Saudara-saudari, para kekasih Tuhan, Injil Yohanes (19:25-27) menunjukkan kepada kita posisi Perawan Maria yang adalah ibu Yesus, saat Yesus bergantung di salib. “Waktu Yesus bergantung di salib, di dekat salib itu berdirilah ibu Yesus” (ay. 25). Posisi dia, saat itu dia berada di bawah salib Yesus. Di sana ia hadir sebagai seorang ibu dan martir tanpa menumpahkan darahnya. Sedangkan Sang Putra menumpahkan darah-Nya. Namun, keduanya adalah martir.

Santo Bernardus Abas (1090-1153), seorang pendiri kedua Ordo Sistersiensis yang banyak menulis tentang teologi (ilmu ketuhanan) dan spiritualitas (ilmu mencapai kesempurnaan), dalam khotbahnya tentang dukacita Perawan Maria mengatakan bahwa Santa Perawan Maria adalah seorang martir. “Santa Perawan Maria sebagai Martir, tampil di hadapan mata dalam kisah sengsara Tuhan kita.

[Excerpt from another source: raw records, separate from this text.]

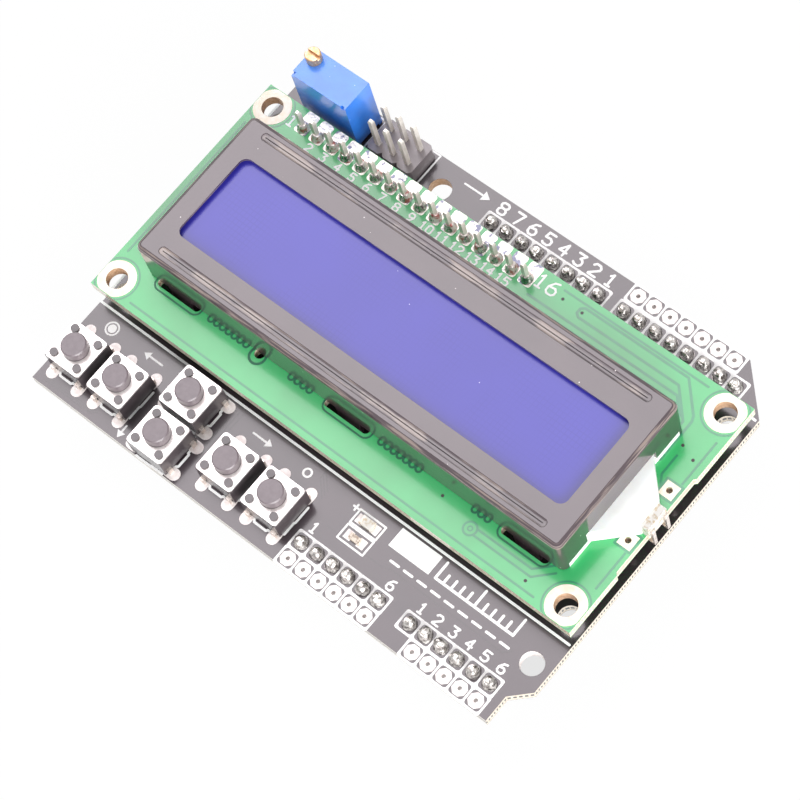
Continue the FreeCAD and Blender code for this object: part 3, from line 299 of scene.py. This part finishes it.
flux_solder = Finish("flux_solder", "e6ddd8", 0.36, 0.55).mottle(0.7, "b9756e", 0.5, 0.62)


def dress(finish, *names):
    """Give a finish to nodes of the frame."""
    for name in names:
        for holder in nodes[name].material_slots:
            holder.material = finish.material


dress(black_board, "shield_board")
dress(green_board, "lcd_board")
dress(header_plastic, *[name for name in nodes if name.endswith("header_strip")])
dress(plated_pin, *[name for name in nodes if name.endswith("header_pins")], "trimmer_pins")
dress(solder, "shield_solder", "lcd_solder")
dress(bezel_paint, "lcd_bezel")
dress(display_film, "lcd_front_film")
dress(display_glass, "lcd_glass")
dress(contact_rubber, "lcd_contact_strips")
dress(white_guide, "backlight_guide")
dress(clear_lamp, "backlight_lamp", "power_lamp")
dress(tinned_metal, "backlight_lamp_leads")
dress(black_resin, "lcd_driver_blobs")
dress(chip_black, "backlight_transistor")
dress(pale_chip, "chip_resistors")
dress(trimmer_blue, "trimmer_body")
dress(screw_brass, "trimmer_screw")
for key in KEYS:
    dress(switch_plastic, f"{key}_switch_base")
    dress(switch_steel, f"{key}_switch_cover", f"{key}_switch_dome")
    dress(tinned_metal, f"{key}_switch_terminals")
    dress(button_plastic, f"{key}_button")


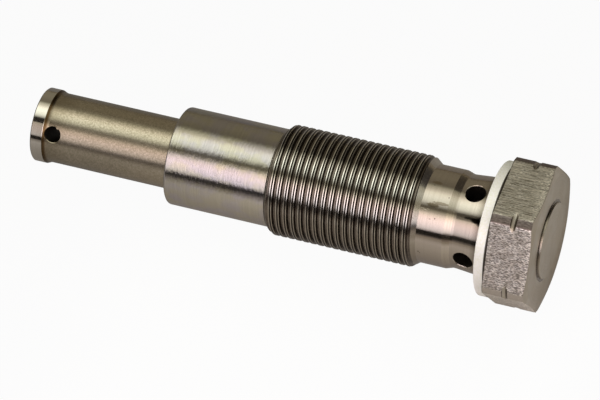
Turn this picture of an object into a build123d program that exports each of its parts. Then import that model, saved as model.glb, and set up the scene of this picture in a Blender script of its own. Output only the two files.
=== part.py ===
from build123d import *
import math
import os

# Screw-in hydraulic timing chain tensioner, millimetres.
# The tensioner's axis is X. The hexagon head points to +X, the plunger to -X, +Z is up.
# The origin is on the axis, in the face under the head that the seal ring lies against.

# Hexagon head, 26.7 mm across its flats for a 27 mm spanner: it just covers the seal ring
head_over_seal = 0.15
head_height = 8.6
head_corner_reach = 1.6
head_edge_drop = 0.45
head_face_setback = 0.35
boss_d = 15.0
boss_height = 0.5
boss_foot_radius = 0.2
corner_groove_x = 4.5
corner_groove_radius = 0.62
corner_groove_depth = 0.45

# Seal ring, which has to pass over the thread
seal_width = 2.1
seal_thickness = 2.25
seal_over_thread = 0.15
seal_on_land = 0.1
seal_land_setback = 0.3
seal_edge_radius = 0.15

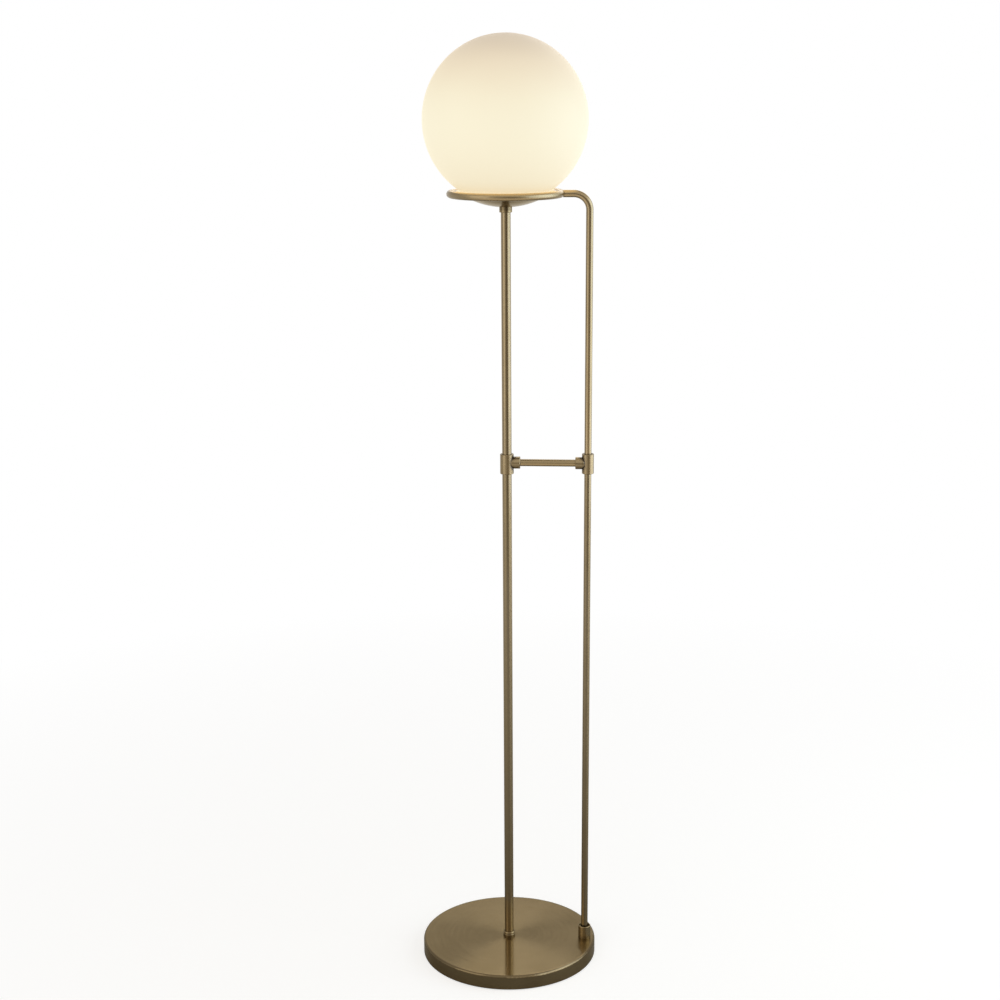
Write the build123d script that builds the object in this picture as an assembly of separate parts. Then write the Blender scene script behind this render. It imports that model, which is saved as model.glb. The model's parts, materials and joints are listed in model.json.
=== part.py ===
from build123d import *
import os
from math import atan2, cos, pi, radians, sin, sqrt

os.makedirs("parts", exist_ok=True)

# Globe floor lamp. Millimetres, +Z up. The origin is on the floor, on the main pole's axis.
# +X points to the side rod, +Y to the back of the lamp, where the cord inlet is.

# Glass globe
globe_radius = 125.0
globe_wall = 2.5
globe_height = 1370.0      # of its centre above the floor
mouth_margin = 6.0         # from the opening in the bottom to the seat gasket

# Base
base_radius = 145.0
base_height = 25.5         # of its top face above the floor
cover_wall = 1.2
cover_edge = 4.0           # radius of the rounded top edge
cover_lift = 1.0           # the cover's lower edge stands this far off the floor
pad_thickness = 3.0
pad_inset = 1.5            # from the pad's edge to the cover's wall
weight_gap = 0.4           # from the weight's edge to the cover's wall
weight_plate = 10.0
weight_rim = 20.0          # width of the thick rim under the plate

# Poles and rods
pole_radius = 7.5
pole_wall = 1.0
insert_length = 15.0
rod_radius = 5.6
side_inset = 17.5          # from the base's edge to the side rod's axis
level_length = 13.5        # of the side rod's level end, from the ring's outside to the bend

# Tees and the bar between them
tee_height = 846.0         # of the bar's axis above the floor
sleeve_length = 31.5
main_sleeve_wall = 3.3
side_sleeve_wall = 3.8
branch_wall = 4.0
branch_length = 10.2       # beyond the sleeve's side
branch_back = 9.4          # from the sleeve's axis to the middle of the branch's round back
main_branch_rise = 2.0     # of the bar above the middle of the main tee's sleeve
side_branch_rise = 0.5     # of the bar above the middle of the side tee's sleeve
bar_seat = 8.0             # how deep the bar stands in each branch
main_web = 8.0             # thickness left between the two pole bores
side_web = 6.0
tee_edge = 0.5

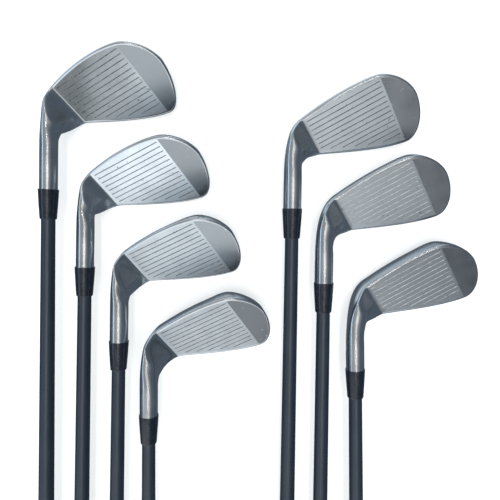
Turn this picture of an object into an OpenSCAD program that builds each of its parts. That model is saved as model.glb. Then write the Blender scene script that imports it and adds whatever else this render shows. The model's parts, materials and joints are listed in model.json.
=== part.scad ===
// Seven golf irons, pitching wedge to 4-iron, lying face up on the ground in two staggered rows.
// Each club is drawn along its own shaft, then laid down:
//   its origin is the end of the hosel, +Y runs down the hosel to the sole,
//   +X points to the toe, and +Z is the way the ball leaves, which is up when the club lies on its back.
// The whole set has +Z up, the ground at z = 0, the heads at +Y and the grips at -Y.

/* [Heads] */
// Distance between neighbouring score lines
groove_pitch = 3.7; // [3.3:0.05:4]
// Length of a full score line
groove_length = 53.5; // [48:0.5:56]
// Width of the sole from front to back
sole_width = 18.5; // [15:0.5:21]
// Thickness of the topline
topline_t = 5.8; // [4:0.1:8]
// Thickness of the toe's rim
toe_t = 8; // [7:0.5:12]
// Thickness of the hitting plate in front of the cavity
plate_t = 3.4; // [2.8:0.1:5]
// Rounding of the leading edge, topline and toe
edge_r = 2.4; // [1.5:0.1:3]
// Roundness of the sole from front to back
sole_camber = 1.1; // [0.5:0.1:2]
// Bounce, the sole's tilt to the ground
bounce = 5; // [2:0.5:9]
// Radius of the crotch between the hosel and the topline
crotch_r = 9.6; // [8:0.1:12]
// Depth of the shaft's socket in the hosel
socket_depth = 31; // [28:0.5:34]

/* [Shafts] */
// Diameter of the shaft's parallel tip
tip_d = 9.4; // [9:0.1:9.6]
// Length of the shaft's parallel tip
tip_parallel = 45; // [40:5:80]
// Diameter of the shaft's butt
butt_d = 15.2; // [14.6:0.1:15.6]
// Bore of the shaft at its tip
tip_bore_d = 4.4; // [3.6:0.1:5]
// Wall of the shaft at its butt
butt_wall = 1.25; // [1:0.05:1.6]
// Radial gap that the glue fills in each joint
glue_gap = 0.05; // [0.03:0.01:0.1]

/* [Ferrules] */
// Length of a ferrule
ferrule_l = 21; // [18:0.5:25]
// Diameter at the hosel end
ferrule_d = 13.8; // [13:0.1:14.2]
// Diameter at the shaft end
ferrule_end_d = 11.4; // [11:0.1:12]

/* [Grips] */
// Length of a grip without its end cap
grip_l = 264; // [255:1:270]
// Diameter of the grip's mouth
grip_mouth_d = 18.6; // [17.6:0.1:20]
// Diameter of the grip beside its end cap
grip_butt_d = 26; // [25:0.1:26.4]
// Diameter of the end cap
cap_d = 26.4; // [26:0.1:27]
// Thickness of the end cap's rubber
cap_t = 5; // [4:0.5:6]
// Radius of the vent hole in the end cap
vent_r = 1.8; // [1.5:0.1:2.2]
// Thickness of the tape under the grip
tape_t = 0.3; // [0.2:0.05:0.4]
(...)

Orang tua yang terberkati, yakni Simeon, berkata tentang kanak-kanak Yesus, ‘Sesungguhnya Anak ini ditentukan untuk menjatuhkan atau membangkitkan banyak orang di Israel dan untuk menjadi suatu tanda yang menimbulkan perbantahan’ (Luk 2:34) dan kepada Maria, ‘Suatu pedang akan menembus jiwamu sendiri’ (ay. 35).”

Lebih lanjut Santo Bernardus mengatakan tentang Perawan Maria yang berdukacita ini, “Ibu tersuci, sungguh, sebilah pedang menembus hatimu. Sebab tidak ada pedang dapat menusuk tubuh perawan tanpa menembus hatimu. Setelah Putramu menyerahkan hidup-Nya, tombak kejam, yang membuka sisi-Nya tidak menyayangkan Dia sampai dalam kematian; meskipun dapat melukai-Nya, namun tidak dapat menjamah jiwa-Nya. Namun, itulah yang menembus jiwamu laksana pedang. Jiwa Yesus sudah tidak ada lagi, tetapi jiwamu tidak dapat dibebaskan, karena kecemasan hati yang kauderita melebihi semua penderitaan badani.”

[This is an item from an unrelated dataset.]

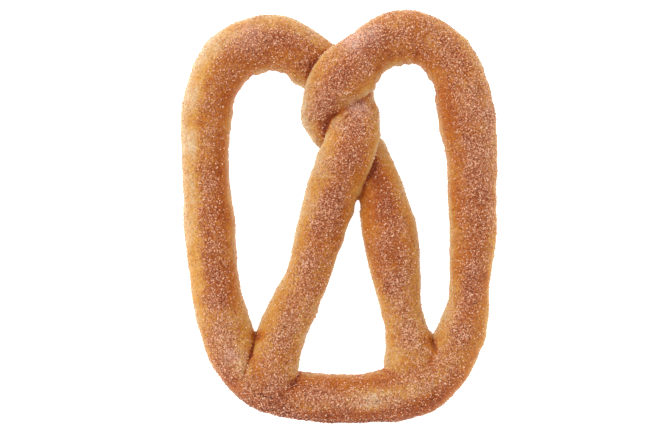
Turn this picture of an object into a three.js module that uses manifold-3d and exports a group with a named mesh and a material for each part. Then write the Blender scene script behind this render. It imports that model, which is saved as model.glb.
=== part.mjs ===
// A cinnamon sugar soft pretzel: one long rope of dough, looped into two tall arches, twisted round
// itself twice in the middle and pressed down at both tips, with its coarsest sugar grains fused on.
//
// Millimetres, +Z up, lying flat as it is served. The origin is under the middle of the pretzel, on the
// surface that it rests on. +Y runs from the bottom bar to the arches, +X to the right.
import * as THREE from "three";
import { mergeVertices } from "three/addons/utils/BufferGeometryUtils.js";
import Module from "manifold-3d";

// The strand.
const PLUMPNESS = 0.83; // height of a free strand, as a share of its width
const WAIST = 0.43; // height of the widest place, as a share of the strand's height
const UNDERCUT = 1.25; // above 1 the underside is cut off flat, where it was baked on the tray

// The two places where the arms cross, the upper one first.
const UPPER_CROSSING = { x: -1, y: 60, over: "right" };
const LOWER_CROSSING = { x: 4.5, y: 31, over: "left" };
const CLIMB = 10.5; // how far the arm on top is lifted off the tray
const CLIMB_REACH = 31; // along the arm, to each side of the crossing
const SQUASH_UNDER = 0.3; // height that the arm below loses
const SQUASH_OVER = 0.12; // height that the arm on top loses
const SQUASH_REACH = 24;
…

Di atas salib, Yesus sungguh-sungguh menderita. Di bawah salib, Perawan Maria juga sungguh-sungguh menderita, bahkan melebihi semua penderitaan badani. Santo Bernardus mengatakan, “Lebih daripada Putra, Maria menderita! Adakah Yesus mati dalam badan-Nya, dan Maria tidak mengikuti-Nya di dalam hatinya? Cinta kasihlah yang menggerakkan Yesus untuk menderita maut! Cinta kasih-Nya lebih besar daripada siapa saja sebelum dan sesudahnya. Cinta kasih jugalah yang menggerakkan Maria, cinta yang tidak pernah dirusakkan oleh seorang ibu.”

Saudara-saudari yang dikasihi Tuhan dan Bunda-Nya, jika kemarin dan hari ini kita merenungkan tentang derita dan wafat Yesus di salib, kita tidak bisa tidak merenungkan tentang derita Sang Perawan Maria, yang dialami bukan hanya di bawah salib Putranya. Dalam merenungkan kedua pribadi, Putra dan ibu-Nya ini kita dibimbing oleh Santo Bernardus. Dia merenungkan satu hal: Cinta kasih. Cinta kasih Yesus yang menggerakkan-Nya untuk menderita dengan rela dan taat, supaya “Ia menjadi pokok keselamatan abadi bagi semua orang yang taat kepada-Nya” (Ibr 5:9). Cinta kasih Perawan Maria yang menggerak-kannya untuk ikut berdukacita bersama Sang Putra; berdukacita karena cinta sehingga ia menjadi martir yang bahagia.

Para saudara, semoga Sang Perawan Maria senantiasa menginspirasi banyak ibu, juga banyak bapak dalam keluarga, untuk senantiasa memiliki kedekatan dengan anak, yang digerakkan oleh cinta kasih! Cinta kasih yang tidak pernah dirusakkan oleh seorang ibu, atau oleh seorang bapak, atau juga oleh seorang anak.

Kita juga berharap, para saudara, semoga setiap anggota keluarga tidak saling merusakkan cinta kasih, kunci hidup bahagia walau dalam hidup ini tidak pernah lepas dari derita dan dukacita seperti derita dan dukacita Maria.